## Aim
Render every entry verbatim.

## Data supplied
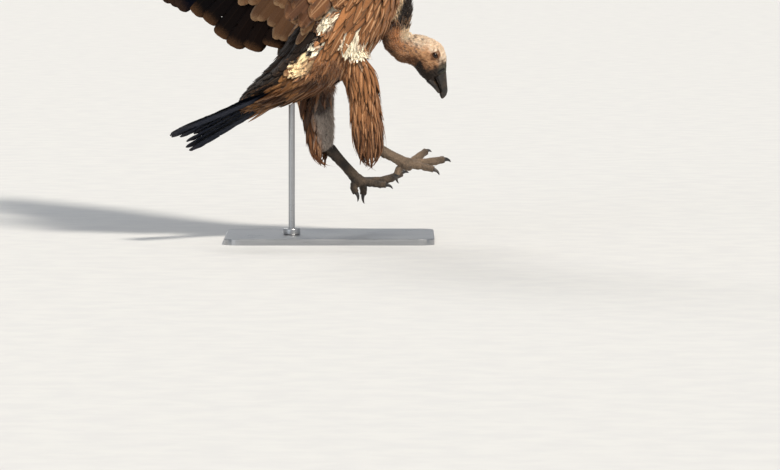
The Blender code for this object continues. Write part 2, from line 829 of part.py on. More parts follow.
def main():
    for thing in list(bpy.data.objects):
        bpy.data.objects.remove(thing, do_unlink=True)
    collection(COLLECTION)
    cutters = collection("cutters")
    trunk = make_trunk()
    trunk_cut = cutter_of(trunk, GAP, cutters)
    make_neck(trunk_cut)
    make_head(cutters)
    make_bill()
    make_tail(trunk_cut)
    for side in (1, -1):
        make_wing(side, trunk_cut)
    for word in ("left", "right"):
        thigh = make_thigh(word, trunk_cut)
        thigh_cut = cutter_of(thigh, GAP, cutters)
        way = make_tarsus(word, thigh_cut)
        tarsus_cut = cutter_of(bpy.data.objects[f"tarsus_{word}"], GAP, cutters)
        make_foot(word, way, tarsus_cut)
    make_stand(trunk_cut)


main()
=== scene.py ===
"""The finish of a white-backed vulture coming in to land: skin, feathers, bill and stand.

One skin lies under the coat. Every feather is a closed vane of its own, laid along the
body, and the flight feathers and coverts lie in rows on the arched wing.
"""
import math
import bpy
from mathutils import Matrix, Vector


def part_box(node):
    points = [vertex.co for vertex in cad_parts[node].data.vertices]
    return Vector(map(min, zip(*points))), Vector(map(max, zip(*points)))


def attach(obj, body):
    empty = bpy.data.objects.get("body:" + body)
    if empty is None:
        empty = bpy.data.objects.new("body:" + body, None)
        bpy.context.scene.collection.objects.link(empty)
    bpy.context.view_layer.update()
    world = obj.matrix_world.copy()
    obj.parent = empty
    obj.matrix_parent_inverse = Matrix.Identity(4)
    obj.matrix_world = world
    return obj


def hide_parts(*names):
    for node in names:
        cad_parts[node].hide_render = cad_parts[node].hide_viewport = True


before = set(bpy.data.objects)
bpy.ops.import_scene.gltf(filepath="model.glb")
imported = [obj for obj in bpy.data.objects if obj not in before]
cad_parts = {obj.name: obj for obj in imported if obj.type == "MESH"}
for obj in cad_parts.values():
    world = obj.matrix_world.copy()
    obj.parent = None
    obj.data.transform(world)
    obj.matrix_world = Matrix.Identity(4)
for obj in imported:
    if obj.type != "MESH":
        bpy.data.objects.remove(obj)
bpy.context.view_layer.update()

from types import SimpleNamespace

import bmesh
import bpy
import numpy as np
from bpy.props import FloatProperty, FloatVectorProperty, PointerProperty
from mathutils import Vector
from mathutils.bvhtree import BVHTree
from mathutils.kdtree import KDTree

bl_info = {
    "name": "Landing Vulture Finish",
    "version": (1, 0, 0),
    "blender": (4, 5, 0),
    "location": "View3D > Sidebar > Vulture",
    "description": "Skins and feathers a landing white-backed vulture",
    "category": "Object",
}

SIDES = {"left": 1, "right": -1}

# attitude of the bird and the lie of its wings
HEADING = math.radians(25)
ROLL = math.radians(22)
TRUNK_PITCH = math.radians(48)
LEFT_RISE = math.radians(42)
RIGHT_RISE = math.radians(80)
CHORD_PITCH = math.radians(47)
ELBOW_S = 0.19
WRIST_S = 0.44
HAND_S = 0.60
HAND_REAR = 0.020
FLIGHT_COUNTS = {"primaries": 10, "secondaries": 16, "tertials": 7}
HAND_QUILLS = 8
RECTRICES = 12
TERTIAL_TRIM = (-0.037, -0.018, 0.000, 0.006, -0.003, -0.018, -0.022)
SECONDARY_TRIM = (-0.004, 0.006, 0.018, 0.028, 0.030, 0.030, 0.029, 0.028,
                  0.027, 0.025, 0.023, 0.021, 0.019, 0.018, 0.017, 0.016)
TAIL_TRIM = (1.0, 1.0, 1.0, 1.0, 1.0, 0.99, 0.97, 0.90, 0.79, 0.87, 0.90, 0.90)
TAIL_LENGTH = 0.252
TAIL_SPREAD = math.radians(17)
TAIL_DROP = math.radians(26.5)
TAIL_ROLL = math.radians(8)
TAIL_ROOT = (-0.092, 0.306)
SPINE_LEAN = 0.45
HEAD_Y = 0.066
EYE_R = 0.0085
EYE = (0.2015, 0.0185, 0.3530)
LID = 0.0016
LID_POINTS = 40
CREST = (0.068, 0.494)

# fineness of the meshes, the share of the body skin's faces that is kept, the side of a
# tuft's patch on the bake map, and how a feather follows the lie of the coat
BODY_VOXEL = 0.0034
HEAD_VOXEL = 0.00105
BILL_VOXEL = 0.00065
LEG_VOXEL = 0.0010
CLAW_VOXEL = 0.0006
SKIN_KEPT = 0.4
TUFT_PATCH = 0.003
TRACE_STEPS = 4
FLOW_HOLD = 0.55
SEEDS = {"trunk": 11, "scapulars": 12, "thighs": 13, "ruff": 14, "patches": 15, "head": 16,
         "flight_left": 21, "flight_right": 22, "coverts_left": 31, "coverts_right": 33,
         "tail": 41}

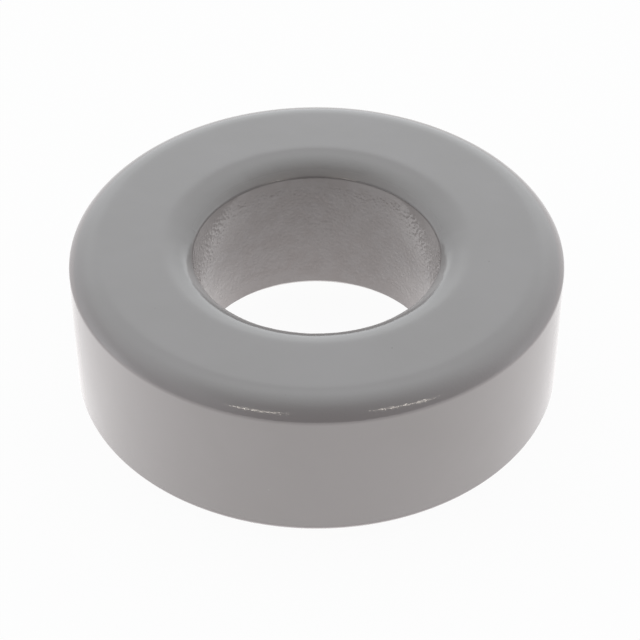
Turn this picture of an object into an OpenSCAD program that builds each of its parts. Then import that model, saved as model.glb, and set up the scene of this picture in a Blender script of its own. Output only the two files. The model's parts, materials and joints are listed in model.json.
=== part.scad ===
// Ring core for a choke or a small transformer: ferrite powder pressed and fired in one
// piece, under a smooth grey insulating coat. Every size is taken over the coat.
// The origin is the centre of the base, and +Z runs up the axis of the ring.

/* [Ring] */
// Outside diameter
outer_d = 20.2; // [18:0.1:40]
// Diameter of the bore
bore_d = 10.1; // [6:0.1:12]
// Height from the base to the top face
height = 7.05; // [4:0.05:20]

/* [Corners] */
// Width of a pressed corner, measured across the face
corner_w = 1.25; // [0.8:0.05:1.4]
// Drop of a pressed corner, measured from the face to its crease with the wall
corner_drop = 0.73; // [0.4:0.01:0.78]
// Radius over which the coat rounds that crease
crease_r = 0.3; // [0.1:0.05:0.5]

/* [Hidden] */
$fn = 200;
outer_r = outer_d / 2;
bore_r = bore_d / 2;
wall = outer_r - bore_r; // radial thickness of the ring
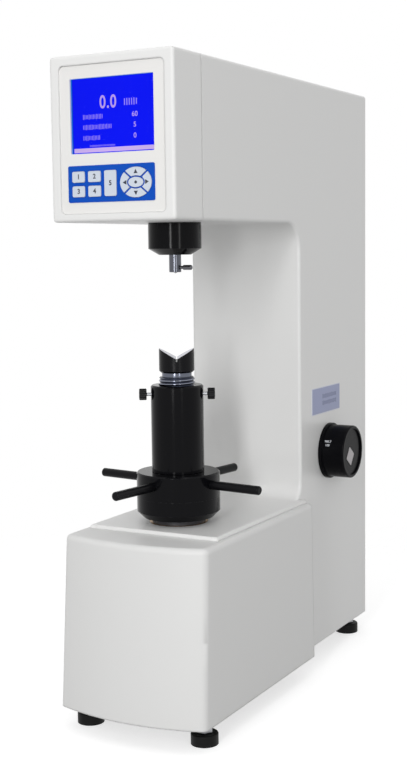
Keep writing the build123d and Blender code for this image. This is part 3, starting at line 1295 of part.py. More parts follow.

## Answer to the exercise
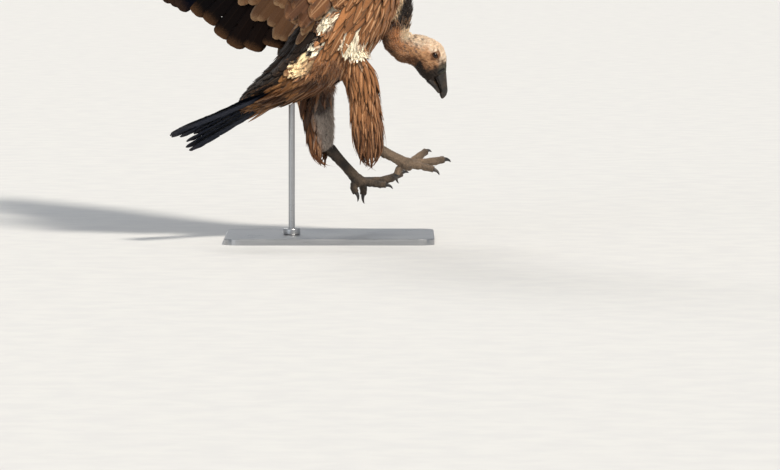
The Blender code for this object continues. Write part 2, from line 829 of part.py on. More parts follow.
def main():
    for thing in list(bpy.data.objects):
        bpy.data.objects.remove(thing, do_unlink=True)
    collection(COLLECTION)
    cutters = collection("cutters")
    trunk = make_trunk()
    trunk_cut = cutter_of(trunk, GAP, cutters)
    make_neck(trunk_cut)
    make_head(cutters)
    make_bill()
    make_tail(trunk_cut)
    for side in (1, -1):
        make_wing(side, trunk_cut)
    for word in ("left", "right"):
        thigh = make_thigh(word, trunk_cut)
        thigh_cut = cutter_of(thigh, GAP, cutters)
        way = make_tarsus(word, thigh_cut)
        tarsus_cut = cutter_of(bpy.data.objects[f"tarsus_{word}"], GAP, cutters)
        make_foot(word, way, tarsus_cut)
    make_stand(trunk_cut)


main()
=== scene.py ===
"""The finish of a white-backed vulture coming in to land: skin, feathers, bill and stand.

One skin lies under the coat. Every feather is a closed vane of its own, laid along the
body, and the flight feathers and coverts lie in rows on the arched wing.
"""
import math
import bpy
from mathutils import Matrix, Vector


def part_box(node):
    points = [vertex.co for vertex in cad_parts[node].data.vertices]
    return Vector(map(min, zip(*points))), Vector(map(max, zip(*points)))


def attach(obj, body):
    empty = bpy.data.objects.get("body:" + body)
    if empty is None:
        empty = bpy.data.objects.new("body:" + body, None)
        bpy.context.scene.collection.objects.link(empty)
    bpy.context.view_layer.update()
    world = obj.matrix_world.copy()
    obj.parent = empty
    obj.matrix_parent_inverse = Matrix.Identity(4)
    obj.matrix_world = world
    return obj


def hide_parts(*names):
    for node in names:
        cad_parts[node].hide_render = cad_parts[node].hide_viewport = True


before = set(bpy.data.objects)
bpy.ops.import_scene.gltf(filepath="model.glb")
imported = [obj for obj in bpy.data.objects if obj not in before]
cad_parts = {obj.name: obj for obj in imported if obj.type == "MESH"}
for obj in cad_parts.values():
    world = obj.matrix_world.copy()
    obj.parent = None
    obj.data.transform(world)
    obj.matrix_world = Matrix.Identity(4)
for obj in imported:
    if obj.type != "MESH":
        bpy.data.objects.remove(obj)
bpy.context.view_layer.update()

from types import SimpleNamespace

import bmesh
import bpy
import numpy as np
from bpy.props import FloatProperty, FloatVectorProperty, PointerProperty
from mathutils import Vector
from mathutils.bvhtree import BVHTree
from mathutils.kdtree import KDTree

bl_info = {
    "name": "Landing Vulture Finish",
    "version": (1, 0, 0),
    "blender": (4, 5, 0),
    "location": "View3D > Sidebar > Vulture",
    "description": "Skins and feathers a landing white-backed vulture",
    "category": "Object",
}

SIDES = {"left": 1, "right": -1}

# attitude of the bird and the lie of its wings
HEADING = math.radians(25)
ROLL = math.radians(22)
TRUNK_PITCH = math.radians(48)
LEFT_RISE = math.radians(42)
RIGHT_RISE = math.radians(80)
CHORD_PITCH = math.radians(47)
ELBOW_S = 0.19
WRIST_S = 0.44
HAND_S = 0.60
HAND_REAR = 0.020
FLIGHT_COUNTS = {"primaries": 10, "secondaries": 16, "tertials": 7}
HAND_QUILLS = 8
RECTRICES = 12
TERTIAL_TRIM = (-0.037, -0.018, 0.000, 0.006, -0.003, -0.018, -0.022)
SECONDARY_TRIM = (-0.004, 0.006, 0.018, 0.028, 0.030, 0.030, 0.029, 0.028,
                  0.027, 0.025, 0.023, 0.021, 0.019, 0.018, 0.017, 0.016)
TAIL_TRIM = (1.0, 1.0, 1.0, 1.0, 1.0, 0.99, 0.97, 0.90, 0.79, 0.87, 0.90, 0.90)
TAIL_LENGTH = 0.252
TAIL_SPREAD = math.radians(17)
TAIL_DROP = math.radians(26.5)
TAIL_ROLL = math.radians(8)
TAIL_ROOT = (-0.092, 0.306)
SPINE_LEAN = 0.45
HEAD_Y = 0.066
EYE_R = 0.0085
EYE = (0.2015, 0.0185, 0.3530)
LID = 0.0016
LID_POINTS = 40
CREST = (0.068, 0.494)

# fineness of the meshes, the share of the body skin's faces that is kept, the side of a
# tuft's patch on the bake map, and how a feather follows the lie of the coat
BODY_VOXEL = 0.0034
HEAD_VOXEL = 0.00105
BILL_VOXEL = 0.00065
LEG_VOXEL = 0.0010
CLAW_VOXEL = 0.0006
SKIN_KEPT = 0.4
TUFT_PATCH = 0.003
TRACE_STEPS = 4
FLOW_HOLD = 0.55
SEEDS = {"trunk": 11, "scapulars": 12, "thighs": 13, "ruff": 14, "patches": 15, "head": 16,
         "flight_left": 21, "flight_right": 22, "coverts_left": 31, "coverts_right": 33,
         "tail": 41}

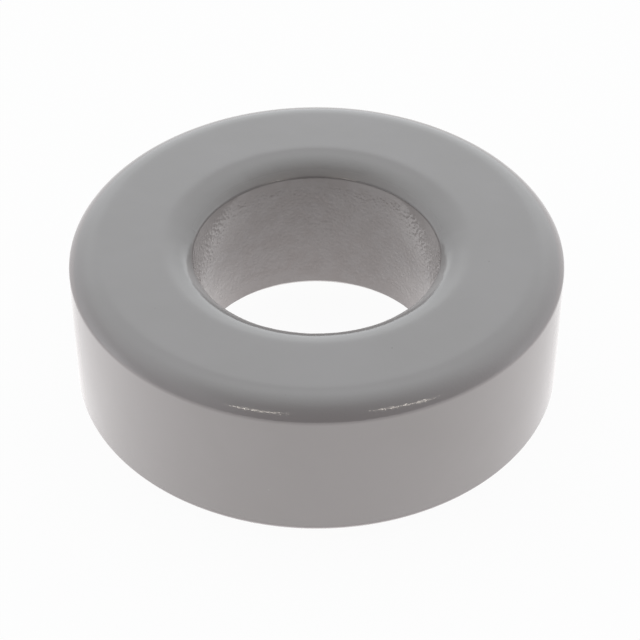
Turn this picture of an object into an OpenSCAD program that builds each of its parts. Then import that model, saved as model.glb, and set up the scene of this picture in a Blender script of its own. Output only the two files. The model's parts, materials and joints are listed in model.json.
=== part.scad ===
// Ring core for a choke or a small transformer: ferrite powder pressed and fired in one
// piece, under a smooth grey insulating coat. Every size is taken over the coat.
// The origin is the centre of the base, and +Z runs up the axis of the ring.

/* [Ring] */
// Outside diameter
outer_d = 20.2; // [18:0.1:40]
// Diameter of the bore
bore_d = 10.1; // [6:0.1:12]
// Height from the base to the top face
height = 7.05; // [4:0.05:20]

/* [Corners] */
// Width of a pressed corner, measured across the face
corner_w = 1.25; // [0.8:0.05:1.4]
// Drop of a pressed corner, measured from the face to its crease with the wall
corner_drop = 0.73; // [0.4:0.01:0.78]
// Radius over which the coat rounds that crease
crease_r = 0.3; // [0.1:0.05:0.5]

/* [Hidden] */
$fn = 200;
outer_r = outer_d / 2;
bore_r = bore_d / 2;
wall = outer_r - bore_r; // radial thickness of the ring
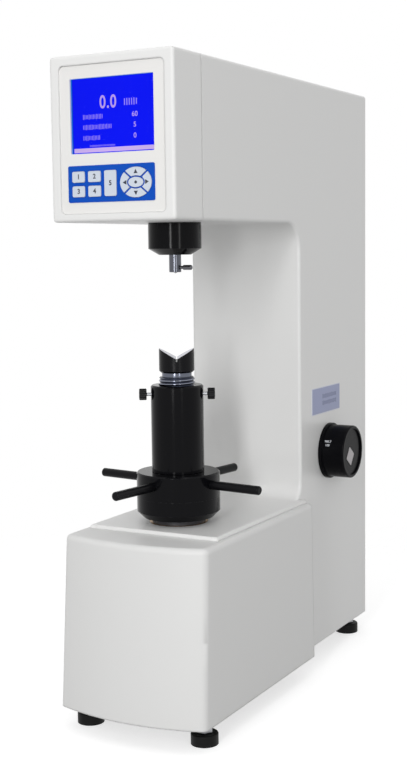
Keep writing the build123d and Blender code for this image. This is part 3, starting at line 1295 of part.py. More parts follow.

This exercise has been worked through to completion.